* BEGIN *

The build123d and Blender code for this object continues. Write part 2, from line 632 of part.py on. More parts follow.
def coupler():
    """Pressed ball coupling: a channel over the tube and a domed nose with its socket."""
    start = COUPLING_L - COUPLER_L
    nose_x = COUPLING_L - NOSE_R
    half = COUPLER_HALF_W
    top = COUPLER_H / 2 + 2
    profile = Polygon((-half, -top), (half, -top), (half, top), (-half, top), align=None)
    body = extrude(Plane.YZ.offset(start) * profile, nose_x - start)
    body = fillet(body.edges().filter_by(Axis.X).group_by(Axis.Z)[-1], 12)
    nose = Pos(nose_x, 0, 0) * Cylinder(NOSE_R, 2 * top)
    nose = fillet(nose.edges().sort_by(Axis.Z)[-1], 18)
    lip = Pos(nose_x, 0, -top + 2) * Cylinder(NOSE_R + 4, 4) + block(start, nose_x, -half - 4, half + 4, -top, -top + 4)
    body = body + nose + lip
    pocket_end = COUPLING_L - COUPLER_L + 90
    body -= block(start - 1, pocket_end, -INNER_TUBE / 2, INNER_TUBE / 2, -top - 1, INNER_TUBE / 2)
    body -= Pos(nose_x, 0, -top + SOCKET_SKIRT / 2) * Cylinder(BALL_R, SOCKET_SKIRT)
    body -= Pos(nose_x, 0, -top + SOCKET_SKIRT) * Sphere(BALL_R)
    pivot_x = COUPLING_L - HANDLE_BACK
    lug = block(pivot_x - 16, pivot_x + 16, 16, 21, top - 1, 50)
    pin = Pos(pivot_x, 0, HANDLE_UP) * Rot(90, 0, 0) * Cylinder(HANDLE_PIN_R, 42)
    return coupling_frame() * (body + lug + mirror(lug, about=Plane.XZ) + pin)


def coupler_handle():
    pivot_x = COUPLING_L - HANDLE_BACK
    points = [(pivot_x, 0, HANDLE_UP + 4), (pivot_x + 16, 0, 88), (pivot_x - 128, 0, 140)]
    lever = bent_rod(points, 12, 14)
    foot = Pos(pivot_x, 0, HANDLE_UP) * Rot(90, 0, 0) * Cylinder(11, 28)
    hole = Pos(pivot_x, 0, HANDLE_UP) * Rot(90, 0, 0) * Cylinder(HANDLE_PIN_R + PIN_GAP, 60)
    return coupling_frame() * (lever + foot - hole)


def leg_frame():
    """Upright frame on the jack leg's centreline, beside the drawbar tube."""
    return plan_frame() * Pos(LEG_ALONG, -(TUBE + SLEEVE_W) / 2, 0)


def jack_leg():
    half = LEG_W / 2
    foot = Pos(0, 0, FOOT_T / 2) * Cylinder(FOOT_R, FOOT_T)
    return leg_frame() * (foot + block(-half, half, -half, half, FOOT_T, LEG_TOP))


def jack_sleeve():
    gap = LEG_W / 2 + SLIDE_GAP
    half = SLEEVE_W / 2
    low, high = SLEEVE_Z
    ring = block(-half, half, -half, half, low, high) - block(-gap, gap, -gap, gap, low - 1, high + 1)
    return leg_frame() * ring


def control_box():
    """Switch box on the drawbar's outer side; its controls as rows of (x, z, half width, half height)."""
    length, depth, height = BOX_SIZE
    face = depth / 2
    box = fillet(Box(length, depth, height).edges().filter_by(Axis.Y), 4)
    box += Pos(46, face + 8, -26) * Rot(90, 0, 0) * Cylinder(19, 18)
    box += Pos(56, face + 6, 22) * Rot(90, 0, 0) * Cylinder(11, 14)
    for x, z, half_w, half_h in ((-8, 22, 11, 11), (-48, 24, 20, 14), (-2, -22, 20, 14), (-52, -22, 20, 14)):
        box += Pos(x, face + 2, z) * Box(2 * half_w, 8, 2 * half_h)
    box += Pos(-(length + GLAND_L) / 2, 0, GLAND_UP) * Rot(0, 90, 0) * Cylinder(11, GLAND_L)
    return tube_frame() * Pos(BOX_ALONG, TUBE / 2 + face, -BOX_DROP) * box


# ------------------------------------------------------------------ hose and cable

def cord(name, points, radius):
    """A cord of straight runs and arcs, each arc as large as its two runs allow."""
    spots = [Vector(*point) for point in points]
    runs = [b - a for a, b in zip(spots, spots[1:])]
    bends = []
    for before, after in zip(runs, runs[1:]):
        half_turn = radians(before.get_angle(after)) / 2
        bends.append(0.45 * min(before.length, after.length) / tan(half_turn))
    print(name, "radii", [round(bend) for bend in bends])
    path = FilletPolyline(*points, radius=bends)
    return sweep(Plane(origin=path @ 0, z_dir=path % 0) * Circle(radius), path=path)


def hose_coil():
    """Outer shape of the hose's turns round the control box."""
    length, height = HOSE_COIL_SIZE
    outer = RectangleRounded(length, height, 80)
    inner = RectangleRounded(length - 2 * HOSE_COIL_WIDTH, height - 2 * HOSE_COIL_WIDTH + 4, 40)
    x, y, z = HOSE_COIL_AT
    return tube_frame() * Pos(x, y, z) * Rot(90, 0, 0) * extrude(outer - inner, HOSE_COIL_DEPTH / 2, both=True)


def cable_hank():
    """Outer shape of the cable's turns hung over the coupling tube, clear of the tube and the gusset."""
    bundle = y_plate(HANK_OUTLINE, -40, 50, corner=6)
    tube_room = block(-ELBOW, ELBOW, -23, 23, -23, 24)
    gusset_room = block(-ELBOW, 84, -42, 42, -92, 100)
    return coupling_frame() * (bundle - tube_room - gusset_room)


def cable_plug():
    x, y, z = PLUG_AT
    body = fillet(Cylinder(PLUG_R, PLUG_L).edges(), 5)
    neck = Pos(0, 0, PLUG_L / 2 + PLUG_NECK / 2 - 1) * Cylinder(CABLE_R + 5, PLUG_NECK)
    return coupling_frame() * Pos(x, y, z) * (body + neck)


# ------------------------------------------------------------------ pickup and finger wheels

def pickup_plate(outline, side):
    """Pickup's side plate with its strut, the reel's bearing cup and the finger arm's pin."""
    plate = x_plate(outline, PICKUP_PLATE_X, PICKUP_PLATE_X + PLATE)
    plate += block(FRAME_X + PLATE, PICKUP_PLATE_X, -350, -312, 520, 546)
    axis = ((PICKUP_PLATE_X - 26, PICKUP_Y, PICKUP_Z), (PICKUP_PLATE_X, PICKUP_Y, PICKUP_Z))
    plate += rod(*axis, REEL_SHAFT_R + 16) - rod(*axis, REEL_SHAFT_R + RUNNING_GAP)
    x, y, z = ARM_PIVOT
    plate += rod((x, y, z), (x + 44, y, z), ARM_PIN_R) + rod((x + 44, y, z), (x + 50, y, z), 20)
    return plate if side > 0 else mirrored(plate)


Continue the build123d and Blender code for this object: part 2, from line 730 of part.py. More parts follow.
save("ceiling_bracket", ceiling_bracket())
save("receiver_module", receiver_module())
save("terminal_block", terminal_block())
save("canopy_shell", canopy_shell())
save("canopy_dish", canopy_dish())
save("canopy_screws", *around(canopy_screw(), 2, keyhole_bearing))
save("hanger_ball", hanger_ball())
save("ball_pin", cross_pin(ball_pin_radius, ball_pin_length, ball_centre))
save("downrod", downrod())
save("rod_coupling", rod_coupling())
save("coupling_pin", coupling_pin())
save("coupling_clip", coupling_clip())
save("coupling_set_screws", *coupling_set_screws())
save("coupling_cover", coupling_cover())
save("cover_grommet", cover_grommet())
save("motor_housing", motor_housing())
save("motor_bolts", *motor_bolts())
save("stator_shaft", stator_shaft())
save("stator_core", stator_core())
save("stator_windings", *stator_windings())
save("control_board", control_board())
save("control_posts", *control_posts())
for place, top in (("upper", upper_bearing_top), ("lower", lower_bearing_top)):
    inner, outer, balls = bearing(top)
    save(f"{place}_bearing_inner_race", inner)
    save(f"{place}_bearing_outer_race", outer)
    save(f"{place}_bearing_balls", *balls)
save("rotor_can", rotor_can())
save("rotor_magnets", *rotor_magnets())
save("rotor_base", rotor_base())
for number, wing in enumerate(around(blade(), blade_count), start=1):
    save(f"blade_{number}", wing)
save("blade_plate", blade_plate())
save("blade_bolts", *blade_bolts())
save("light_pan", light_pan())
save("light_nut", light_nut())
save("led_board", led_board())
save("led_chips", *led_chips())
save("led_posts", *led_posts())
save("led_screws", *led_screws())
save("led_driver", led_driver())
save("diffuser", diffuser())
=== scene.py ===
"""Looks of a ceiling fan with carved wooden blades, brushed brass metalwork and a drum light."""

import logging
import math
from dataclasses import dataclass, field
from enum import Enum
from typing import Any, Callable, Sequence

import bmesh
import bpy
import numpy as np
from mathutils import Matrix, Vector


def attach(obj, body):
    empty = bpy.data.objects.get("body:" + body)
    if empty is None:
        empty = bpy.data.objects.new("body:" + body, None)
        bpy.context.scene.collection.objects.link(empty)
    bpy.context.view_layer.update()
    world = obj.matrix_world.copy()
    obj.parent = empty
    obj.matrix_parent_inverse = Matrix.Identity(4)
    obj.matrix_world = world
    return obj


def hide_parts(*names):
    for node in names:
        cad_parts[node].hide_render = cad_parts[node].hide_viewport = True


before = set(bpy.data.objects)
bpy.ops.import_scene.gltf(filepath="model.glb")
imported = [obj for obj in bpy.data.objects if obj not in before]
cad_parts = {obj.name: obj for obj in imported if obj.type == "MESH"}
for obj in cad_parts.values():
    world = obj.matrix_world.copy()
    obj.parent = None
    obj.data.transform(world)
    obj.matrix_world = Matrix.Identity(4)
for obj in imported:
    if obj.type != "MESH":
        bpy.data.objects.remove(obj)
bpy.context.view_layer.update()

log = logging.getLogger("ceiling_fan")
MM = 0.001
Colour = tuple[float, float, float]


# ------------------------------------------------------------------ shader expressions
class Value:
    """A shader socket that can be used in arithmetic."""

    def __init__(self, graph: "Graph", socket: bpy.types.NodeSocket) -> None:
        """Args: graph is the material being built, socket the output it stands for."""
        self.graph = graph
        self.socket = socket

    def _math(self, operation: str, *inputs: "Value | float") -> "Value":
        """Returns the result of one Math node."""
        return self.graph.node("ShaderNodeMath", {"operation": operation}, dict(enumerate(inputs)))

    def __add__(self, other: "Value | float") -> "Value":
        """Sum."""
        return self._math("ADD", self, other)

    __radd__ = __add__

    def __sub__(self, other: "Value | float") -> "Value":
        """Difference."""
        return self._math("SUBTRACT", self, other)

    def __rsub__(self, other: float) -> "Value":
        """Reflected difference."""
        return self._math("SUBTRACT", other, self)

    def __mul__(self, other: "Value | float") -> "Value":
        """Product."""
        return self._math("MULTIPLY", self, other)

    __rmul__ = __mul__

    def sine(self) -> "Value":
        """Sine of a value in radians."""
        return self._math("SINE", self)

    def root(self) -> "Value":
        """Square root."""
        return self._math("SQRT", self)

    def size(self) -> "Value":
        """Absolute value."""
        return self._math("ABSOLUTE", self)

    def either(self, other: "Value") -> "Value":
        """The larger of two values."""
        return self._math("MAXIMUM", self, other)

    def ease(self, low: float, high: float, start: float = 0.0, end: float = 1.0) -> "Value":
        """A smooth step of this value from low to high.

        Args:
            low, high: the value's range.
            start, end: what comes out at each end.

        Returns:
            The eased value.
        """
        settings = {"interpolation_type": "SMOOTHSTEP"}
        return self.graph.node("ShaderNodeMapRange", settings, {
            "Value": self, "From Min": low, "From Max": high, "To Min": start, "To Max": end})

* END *

Of the lines above, extract only those from the line with "for place, top" to the line with "for node in", both included, exactly as written.

• [COMPLETE ANSWER]:
for place, top in (("upper", upper_bearing_top), ("lower", lower_bearing_top)):
    inner, outer, balls = bearing(top)
    save(f"{place}_bearing_inner_race", inner)
    save(f"{place}_bearing_outer_race", outer)
    save(f"{place}_bearing_balls", *balls)
save("rotor_can", rotor_can())
save("rotor_magnets", *rotor_magnets())
save("rotor_base", rotor_base())
for number, wing in enumerate(around(blade(), blade_count), start=1):
    save(f"blade_{number}", wing)
save("blade_plate", blade_plate())
save("blade_bolts", *blade_bolts())
save("light_pan", light_pan())
save("light_nut", light_nut())
save("led_board", led_board())
save("led_chips", *led_chips())
save("led_posts", *led_posts())
save("led_screws", *led_screws())
save("led_driver", led_driver())
save("diffuser", diffuser())
=== scene.py ===
"""Looks of a ceiling fan with carved wooden blades, brushed brass metalwork and a drum light."""

import logging
import math
from dataclasses import dataclass, field
from enum import Enum
from typing import Any, Callable, Sequence

import bmesh
import bpy
import numpy as np
from mathutils import Matrix, Vector


def attach(obj, body):
    empty = bpy.data.objects.get("body:" + body)
    if empty is None:
        empty = bpy.data.objects.new("body:" + body, None)
        bpy.context.scene.collection.objects.link(empty)
    bpy.context.view_layer.update()
    world = obj.matrix_world.copy()
    obj.parent = empty
    obj.matrix_parent_inverse = Matrix.Identity(4)
    obj.matrix_world = world
    return obj


def hide_parts(*names):
    for node in names:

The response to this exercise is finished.